Figure 9: Samples of bird, plane and ship categories in cifar-10 dataset. A lot of samples of these three categories have blue backgrounds, this can explain why they have high similarity in the heat map.

We can also conclude from Figure 6 and Figure 8 that similar categories have similar important channel numbers. e.g. the car and truck share great similarity in the similarity heat map, they both have 0.24 sparsity of channel numbers in Figure 6, and the ship, plane bird also share great similarity in similarity heat map, they also have the top 3 important channel number sparsity.

5.3 Application with given knowledge

In this paper, we proposed to use the CWVs for specific tasks.

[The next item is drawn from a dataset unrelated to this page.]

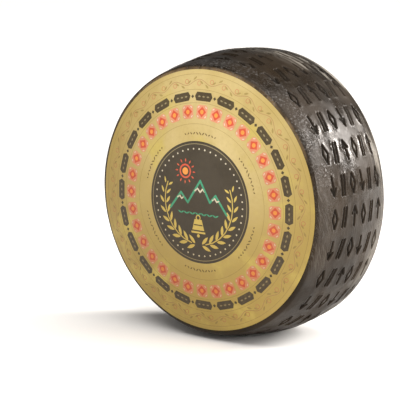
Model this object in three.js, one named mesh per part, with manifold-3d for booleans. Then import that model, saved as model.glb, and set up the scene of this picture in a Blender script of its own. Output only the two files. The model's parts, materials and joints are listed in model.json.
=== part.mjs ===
// A whole wheel of asiago cheese, standing on its rim, with a round paper label on its front face.
// Millimetres, +Z up. The wheel's axis lies along Y, and the labelled face looks along -Y.
import * as THREE from 'three';
import { mergeVertices } from 'three/addons/utils/BufferGeometryUtils.js';
import Module from 'manifold-3d';

// driving dimensions
const wheelRadius = 166;       // mean radius at the widest place of the rim
const edgeThickness = 133;     // between the two corners of the rim
const footDepth = 2;           // how deep the rim is pressed flat where the wheel stands

// the rim's barrel: its radius falls away on both sides of the widest place
const barrelDrop = 0.0465;     // share of the radius lost one half thickness away
const barrelPower = 1.5;
const widestAt = 0.17;         // in half thicknesses, behind the middle
const frontCorner = 3.2;       // size of the rounding of each corner
const backCorner = 8.5;

// both faces swell outwards
const frontRise = 17.6;
const backRise = 12;
const swellPower = 2.3;

// the wheel is a little out of round, and more so towards its back
const ovalCos = -0.0103;
const ovalSin = -0.0054;
const threeCos = -0.0089;
const threeSin = 0.0026;
const frontShare = 0.35;       // share of that unevenness at the front corner

// the paper label
const labelRadius = 152;
const labelThickness = 0.4;
const labelGap = 0.3;

// rows of sunk stamps, each running across the rim's width
const rowCount = 27;
const firstRowAngle = -175.77; // degrees round from +X towards +Z; an odd count meets itself at the left
const markCount = 6;
const markPitch = 16.7;
const rowShift = 3;            // the rows lie this far behind the middle of the rim
const markHeight = 25;         // measured round the rim
const markWidth = 10.4;
const strokeWidth = 2.4;
const markDepth = 1.9;
const footClearance = 3;       // a stamp this close to the floor is pressed out

// mesh steps
const sectors = rowCount * 2;
const sectorTurn = 0.6;        // degrees that the mesh is turned off the rows, clear of the stamps' corners
const faceRings = 6;
const cornerSteps = 3;

const halfThickness = edgeThickness / 2;
const rowStep = (2 * Math.PI) / rowCount;
const firstRow = THREE.MathUtils.degToRad(firstRowAngle);

// share of the full radius at an angle round the axis and a place u from -1 (front) to 1 (back)
function roundness(angle, u) {
  const wave = ovalCos * Math.cos(2 * angle) + ovalSin * Math.sin(2 * angle)
    + threeCos * Math.cos(3 * angle) + threeSin * Math.sin(3 * angle);
  return 1 + wave * THREE.MathUtils.lerp(frontShare, 1, (u + 1) / 2);
}

function rimRadius(angle, u) {
  const barrel = 1 - barrelDrop * Math.abs(u - widestAt) ** barrelPower;
  return wheelRadius * barrel * roundness(angle, u);
}

// distance of a face from the wheel's middle plane
function faceHeight(radius, rise) {
  return halfThickness + rise * (1 - (radius / labelRadius) ** swellPower);
}

// radii of the rings that both faces and the label share, closer together outwards
function ringRadii() {
  return Array.from({ length: faceRings }, (_, i) => labelRadius * ((i + 1) / faceRings) ** 0.75);
}

// rounding between a face and the rim, as points from the face outwards
function cornerPoints(angle, side, size, rise) {
  const uEnd = side * (1 - size / halfThickness);
  const outer = rimRadius(angle, side);
  const start = new THREE.Vector2(outer - size, side * faceHeight(outer - size, rise));
  const corner = new THREE.Vector2(outer, side * faceHeight(outer, rise));
  const end = new THREE.Vector2(rimRadius(angle, uEnd), uEnd * halfThickness);
  return new THREE.QuadraticBezierCurve(start, corner, end).getPoints(cornerSteps);
}

// places along the rim between the stamps, so that no stamp crosses a ring of the mesh
function rimStations() {
  const gaps = Array.from({ length: markCount + 1 }, (_, i) => (i - markCount / 2) * markPitch + rowShift);
  return gaps.map((y) => y / halfThickness);
}

// the wheel's outline at one angle, from the front centre round to the back centre
function wheelOutline(angle) {
  const rings = ringRadii();
  const front = rings.map((r) => new THREE.Vector2(r, -faceHeight(r, frontRise)));
  const frontCorners = cornerPoints(angle, -1, frontCorner, frontRise);
  const rim = rimStations().map((u) => new THREE.Vector2(rimRadius(angle, u), u * halfThickness));
  const backCorners = cornerPoints(angle, 1, backCorner, backRise).reverse();
  const back = rings.slice(0, -1).map((r) => new THREE.Vector2(r, faceHeight(r, backRise))).reverse();
  return [
    new THREE.Vector2(0, -faceHeight(0, frontRise)), ...front.slice(0, -1), ...frontCorners,
    ...rim, ...backCorners, ...back, new THREE.Vector2(0, faceHeight(0, backRise)),
  ];
}

function labelOutline() {
  const lift = (r, extra) => new THREE.Vector2(r, -faceHeight(r, frontRise) - labelGap - extra);
  const rings = ringRadii();
  const outside = [0, ...rings].map((r) => lift(r, labelThickness));
  const inside = [0, ...rings].map((r) => lift(r, 0)).reverse();
  return [...outside, ...inside];
}

// a closed shell from outlines that start and end on the axis, one for each angle
function turnedShell(outlineAt) {
  const outlines = Array.from({ length: sectors }, (_, i) => {
    const angle = firstRow + THREE.MathUtils.degToRad(sectorTurn) + (i * 2 * Math.PI) / sectors;
    return outlineAt(angle).map((p) => [p.x * Math.cos(angle), p.y, p.x * Math.sin(angle)]);
  });
  const last = outlines[0].length - 1;
  const ringSize = last - 1;
  const positions = outlines.flatMap((points) => points.slice(1, last)).flat();
  positions.push(...outlines[0][0], ...outlines[0][last]);
  const frontPole = sectors * ringSize;
  const backPole = frontPole + 1;
  const index = [];
  for (let i = 0; i < sectors; i++) {
    const here = i * ringSize;
    const next = ((i + 1) % sectors) * ringSize;
    index.push(frontPole, here, next);
    for (let j = 0; j < ringSize - 1; j++) {
      index.push(here + j, here + j + 1, next + j + 1);
      index.push(here + j, next + j + 1, next + j);
    }
    index.push(here + ringSize - 1, backPole, next + ringSize - 1);
  }
  const shell = new THREE.BufferGeometry();
  shell.setAttribute('position', new THREE.Float32BufferAttribute(positions, 3));
  shell.setIndex(index);
  return shell;
}

// outlines of the stamps: x runs along the row and y up the stamp
function polygon(...points) {
  return new THREE.Shape(points.map(([x, y]) => new THREE.Vector2(x, y)));
}

function lozengeMark() {
  const w = markWidth / 2;
  const h = markHeight / 2;
  const inner = 1 - (strokeWidth * Math.hypot(w, h)) / (w * h);
  const ring = polygon([w, 0], [0, h], [-w, 0], [0, -h]);
  ring.holes.push(polygon([w * inner, 0], [0, -h * inner], [-w * inner, 0], [0, h * inner]));
  return [ring];
}

function barsMark() {
  const h = markHeight / 2;
  const lean = markWidth * 0.16;
  return [-1, 1].map((side) => {
    const x = side * (markWidth / 2 - strokeWidth / 2 - lean);
    const s = strokeWidth / 2;
    return polygon([x - lean - s, -h], [x - lean + s, -h], [x + lean + s, h], [x + lean - s, h]);
  });
}

function dartMark() {
  const w = markWidth / 2;
  const h = markHeight / 2;
  const s = strokeWidth / 2;
  const barb = markHeight * 0.34;
  return [polygon([-s, -h], [s, -h], [s, h - barb * 0.8], [w, h - barb], [0, h], [-w, h - barb],
    [-s, h - barb * 0.8])];
}

const rowPattern = [lozengeMark, barsMark, dartMark, lozengeMark, barsMark, dartMark];

// one stamp's cutter, turned so that it sinks square into the rim
function markCutter(shape, angle, y, flip) {
  const cutter = new THREE.ExtrudeGeometry(shape, { depth: markDepth * 3, bevelEnabled: false });
  const slope = (rimRadius(angle, (y + 1) / halfThickness) - rimRadius(angle, (y - 1) / halfThickness)) / 2;
  const along = new THREE.Vector3(slope * Math.cos(angle), 1, slope * Math.sin(angle)).normalize();
  const around = new THREE.Vector3(-Math.sin(angle), 0, Math.cos(angle));
  const outward = new THREE.Vector3().crossVectors(along, around);
  const turn = new THREE.Matrix4().makeBasis(
    along.clone().multiplyScalar(flip), around.clone().multiplyScalar(flip), outward);
  const radius = rimRadius(angle, y / halfThickness);
  const foot = new THREE.Vector3(radius * Math.cos(angle), y, radius * Math.sin(angle));
  foot.addScaledVector(outward, -markDepth);
  return cutter.applyMatrix4(turn.setPosition(foot));
}

const wasm = await Module();
wasm.setup();

function toManifold(geometry) {
  const bare = geometry.clone();
  bare.deleteAttribute('normal');
  bare.deleteAttribute('uv');
  const merged = mergeVertices(bare, 1e-4);
  return new wasm.Manifold(new wasm.Mesh({
    numProp: 3,
    vertProperties: new Float32Array(merged.attributes.position.array),
    triVerts: new Uint32Array(merged.index.array),
  }));
}

function toGeometry(manifold) {
  const mesh = manifold.getMesh();
  const geometry = new THREE.BufferGeometry();
  geometry.setAttribute('position', new THREE.Float32BufferAttribute(mesh.vertProperties, 3));
  geometry.setIndex(new THREE.Uint32BufferAttribute(mesh.triVerts, 1));
  geometry.computeVertexNormals();
  return geometry;
}

const axleHeight = rimRadius(-Math.PI / 2, widestAt) - footDepth;

function stampCutters() {
  const cutters = [];
  for (let row = 0; row < rowCount; row++) {
    const angle = firstRow + row * rowStep;
    const flip = row % 2 ? 1 : -1;         // every other row is upside down
    rowPattern.forEach((mark, i) => {
      const y = flip * (i - (markCount - 1) / 2) * markPitch + rowShift;
      const lowest = axleHeight + rimRadius(angle, y / halfThickness) * Math.sin(angle);
      if (lowest > footClearance) cutters.push(...mark().map((shape) => markCutter(shape, angle, y, flip)));
    });
  }
  return cutters;
}

function wheelGeometry() {
  const floor = new THREE.BoxGeometry(2 * wheelRadius, 2 * edgeThickness, wheelRadius);
  floor.translate(0, 0, -axleHeight - wheelRadius / 2);
  let wheel = toManifold(turnedShell(wheelOutline));
  for (const cutter of stampCutters()) wheel = wheel.subtract(toManifold(cutter));
  return toGeometry(wheel.subtract(toManifold(floor)));
}

const rind = new THREE.MeshStandardMaterial({ color: 0x3b342b, roughness: 0.42, metalness: 0 });
const paper = new THREE.MeshStandardMaterial({ color: 0xcdb87f, roughness: 0.6, metalness: 0 });

const wheel = new THREE.Mesh(wheelGeometry(), rind);
wheel.name = 'wheel';

const labelGeometry = turnedShell(labelOutline);
labelGeometry.computeVertexNormals();
const label = new THREE.Mesh(labelGeometry, paper);
label.name = 'label';

const cheese = new THREE.Group();
cheese.add(wheel, label);

// the origin is under the middle of the whole, on the surface that it stands on
const middle = new THREE.Box3().setFromObject(cheese, true).getCenter(new THREE.Vector3());
cheese.position.set(-middle.x, -middle.y, axleHeight);

export default cheese;
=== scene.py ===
# A whole wheel of asiago cheese that stands on its rim: dark waxed rind, stamped rows, gold paper label.
# Metres, +Z up. The wheel's axis lies along Y and the labelled face looks towards -Y.
import json
import math
import random

import bmesh
import bpy
import numpy as np
from mathutils import Matrix, Vector, noise

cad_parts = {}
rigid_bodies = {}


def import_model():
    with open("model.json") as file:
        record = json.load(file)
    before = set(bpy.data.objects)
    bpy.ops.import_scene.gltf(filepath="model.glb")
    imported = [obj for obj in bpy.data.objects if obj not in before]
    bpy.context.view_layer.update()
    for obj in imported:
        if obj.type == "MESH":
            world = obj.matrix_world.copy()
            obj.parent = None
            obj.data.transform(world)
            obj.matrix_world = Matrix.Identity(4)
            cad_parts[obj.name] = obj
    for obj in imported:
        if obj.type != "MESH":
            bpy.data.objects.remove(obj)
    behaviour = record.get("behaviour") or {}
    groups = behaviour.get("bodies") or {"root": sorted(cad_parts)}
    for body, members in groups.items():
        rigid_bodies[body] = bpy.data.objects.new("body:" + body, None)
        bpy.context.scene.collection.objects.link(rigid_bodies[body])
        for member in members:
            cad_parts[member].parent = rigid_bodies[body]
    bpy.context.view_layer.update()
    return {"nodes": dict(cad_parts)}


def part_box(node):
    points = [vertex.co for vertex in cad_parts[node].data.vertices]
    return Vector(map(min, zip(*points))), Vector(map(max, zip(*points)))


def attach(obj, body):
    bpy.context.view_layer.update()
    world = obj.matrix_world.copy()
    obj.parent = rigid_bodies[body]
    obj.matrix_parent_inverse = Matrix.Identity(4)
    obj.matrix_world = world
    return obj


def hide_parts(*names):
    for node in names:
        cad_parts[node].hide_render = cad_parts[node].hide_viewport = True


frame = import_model()
print("frame loaded:", sorted(frame["nodes"]))

mm = 0.001
turn = 2 * math.pi
mergeWithin = 0.002 * mm           # points closer than this become one
farAway = 1.0                      # further than anything on the wheel
sharpAngle = math.radians(40)      # sharper edges keep their crease when shaded smooth

wheelShape = {
    "radius": 166 * mm,            # mean radius at the widest place of the rim
    "thickness": 133 * mm,         # between the two corners
    "barrelDrop": 0.0465,
    "barrelPower": 1.5,
    "widestAt": 0.17,              # in half thicknesses, behind the middle
    "frontCorner": 3.2 * mm,
    "backCorner": 8.5 * mm,
    "frontRise": 17.6 * mm,        # how far each face swells outwards
    "backRise": 12 * mm,
    "swellPower": 2.3,
    "oval": (-0.0103, -0.0054),    # out of roundness, as cosine and sine parts
    "three": (-0.0089, 0.0026),
    "frontShare": 0.35,            # share of it at the front corner
    "labelRadius": 152 * mm,
    "labelLift": 0.7 * mm,         # how far the label's outside stands off the face in the frame
}
half = wheelShape["thickness"] / 2
labelRadius = wheelShape["labelRadius"]

# the wheel is modelled round its own axle, at the origin, and moved to its place at the end
labelLow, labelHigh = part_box("label")
axle = Vector((
    (labelLow.x + labelHigh.x) / 2,
    labelLow.y + half + wheelShape["frontRise"] + wheelShape["labelLift"],
    (labelLow.z + labelHigh.z) / 2,
))


# choosing a piece and working on it
def clearSelection():
    if bpy.context.object and bpy.context.object.mode == "EDIT":
        bpy.ops.object.mode_set(mode="OBJECT")
    bpy.ops.object.select_all(action="DESELECT")


def pick(piece):
    clearSelection()
    piece.select_set(True)
    bpy.context.view_layer.objects.active = piece


def editing(piece):
    pick(piece)
    bpy.ops.object.mode_set(mode="EDIT")
    bpy.ops.mesh.select_all(action="SELECT")


# a piece with nothing in it yet, open for drawing
def newPiece(name):
    clearSelection()
    bpy.ops.mesh.primitive_plane_add(size=mm, location=(0, 0, 0))
    piece = bpy.context.object
    piece.name = name
    editing(piece)
    bpy.ops.mesh.delete(type="VERT")
    return piece


def applyModifiers(piece):
    pick(piece)
    for name in [m.name for m in piece.modifiers]:
        bpy.ops.object.modifier_apply(modifier=name)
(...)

In our point of view, the ’specific task’ we mentioned in this paper is actually a kinds of application with given knowledge. The way of using deep learning model with given knowledge is very limited. Our method proposed a new way to apply CNNs on specific task with given knowledge, saving computation resource without losing too much accuracy or simply rise the accuracy in the sub-task of complete CNNs.

6 Conclusion

In this paper, we proposed a new method to efficiently apply CNNs on specific tasks. We dissected the channels of a CNN class-wisely to get CWVs and combine several classes’ CWVs to get CCWV, then we reconstruct a CNN for specific task according to the CCWV. Experiments on VGG16, ResNet18 and MobileNetV2 showed that our method can efficiently reduce the number of channels for 2-classes and 3-classes tasks on Cifar dataset without losing too much accuracy, and can significantly rise accuracy on the 2-classes and 3-classes tasks on ILSVRC-2012 dataset. Note that our method does not need any process of fine-tune, which makes it impossible to be applied on the mobile devices. Analyses showed the strong interpretability of our method, pointing that our method is a new way of applying CNNs on tasks with given knowledge.